Article publicat al diari El País el 10 de gener de 2010
Ciertamente, las palabras no son inocentes. No fue porque sí que los constituyentes introdujeron el término "nacionalidades" en el texto constitucional. Fue el eufemismo de consenso que se pactó para evitar el término nación. Ciertamente, el nombre de las cosas es muy importante. Precisamente la falta de un nombre para todo aquello que no era ni Cataluña, ni el País Vasco, ni Galicia, que no podía ser España, porque hubiera equivalido a reconocer que estas tres naciones no formaban parte de ella, obligó a trazar un mapa autonómico que el tiempo ha consolidado, pero que inicialmente era bastante artificial.
De uso poco común entre nosotros, en la Unión Soviética y sus áreas de influencia la expresión nacionalidades fue utilizada para designar minorías étnicas y culturales con el objetivo de desdibujar las numerosas naciones engullidas por el sistema soviético. Y ciertamente buena parte de los constituyentes pensaron que el Estado de las autonomías tendría un efecto disolvente sobre las pretensiones de Cataluña y el País Vasco. La transición transitaba todavía por caminos llenos de trampas y era difícil evaluar la realidad de las relaciones de fuerzas. Desde Cataluña y desde el País Vasco se reclamaba un reconocimiento a la tradición nacional de ambos países. Hubo consenso en que la palabra nación era inviable, porque era una ruptura excesiva con el pasado inmediato que podía generar consecuencias imprevisibles. Y se optó por las nacionalidades.
Treinta años más tarde, el Estatuto catalán recupera el término nación. Para definir Cataluña y para identificar su bandera, su fiesta y su himno. Y el Constitucional vuelve al debate del 78. Ciertamente se puede hacer una interpretación literal de la Constitución: habla de nacionalidad y, si así lo hace, es por algo. Por tanto, la palabra nación referida a Cataluña no cabe. Pero, tres décadas más tarde, con la democracia perfectamente asentada, después de constatar que el Estado autonómico no ha producido la disolución de voluntades nacionales que algunos esperaban, sino más bien todo lo contrario, ¿hay que seguir manteniendo las ficciones del momento constitucional? ¿No sería ya hora de abandonar los eufemismos? ¿No es capaz el Constitucional de dar un paso hacia la claridad en las relaciones entre los distintos territorios de España, reconociendo que efectivamente se escribió nacionalidades para evitar la palabra naciones, pero que ahora, ya somos mayorcitos democráticamente como para afrontar los problemas de otra manera?

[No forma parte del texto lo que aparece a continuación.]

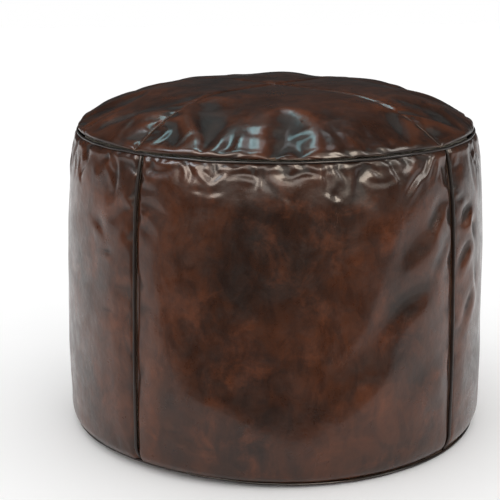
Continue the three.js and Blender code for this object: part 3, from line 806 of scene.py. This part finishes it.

A juzgar por lo que dicen los periódicos, los miembros del Constitucional quieren dejar constancia explícita de que nación sólo hay una que es España, única fuente de soberanía. El argumento es que una nación de naciones es una contradicción en los términos, un imposible constitucional. A veces, la inflexibilidad doctrinal puede conducir a efectos no deseados. Parto de la convicción de que una sociedad democrática como la española no se opondría a la independencia de Cataluña, por más que la Constitución niegue esta posibilidad, si los catalanes la pidieran por una amplia mayoría. Pero tengo la impresión que no es deseo mayoritario en España que esto ocurra. ¿Por qué entonces no buscar un pacto -como piden todavía amplios sectores de la sociedad catalana- que permita una relación satisfactoria por las dos partes, antes de que el proceso hacia la independencia sea irreversible? Es simplemente lo que pedía el famoso editorial conjunto de 12 periódicos catalanes que ahora el presidente Montilla toma como bandera en su defensa del Estatuto. Aceptar que España es un Estado plurinacional podría ser el punto de partida para un acuerdo de cierto alcance. Y demostrar la viabilidad de una nación de naciones, podría ser al mismo tiempo una experiencia interesante para contribuir a la consolidación de Europa como entidad supranacional. Al fin y al cabo, si Cataluña como nación adquiriera reconocimiento político dentro de una España plurinacional, bastaría que Europa se consolide en la buena dirección para que, un día, el pacto español fuera sustituido por pacto europeo. Y la independencia habría llegado sin trauma ni agravio alguno.
El problema no es jurídico, el problema es político: de poder y de sentimientos. El proceso aquí descrito es demasiado racional, demasiado poco atractivo, para los que no pueden prescindir del choque de nacionalismos, que es lo que les legitima. Y que, además, sirve para enmascarar el fondo de la cuestión: el reparto de poder. La nación de naciones es inviable si las dos partes no la quieren. Y en primerísimo lugar, el nacionalismo español (sea en versión PSOE o en versión PP) que dispone del gobierno del Estado, que es el más fuerte y el que tiene más poder que ceder.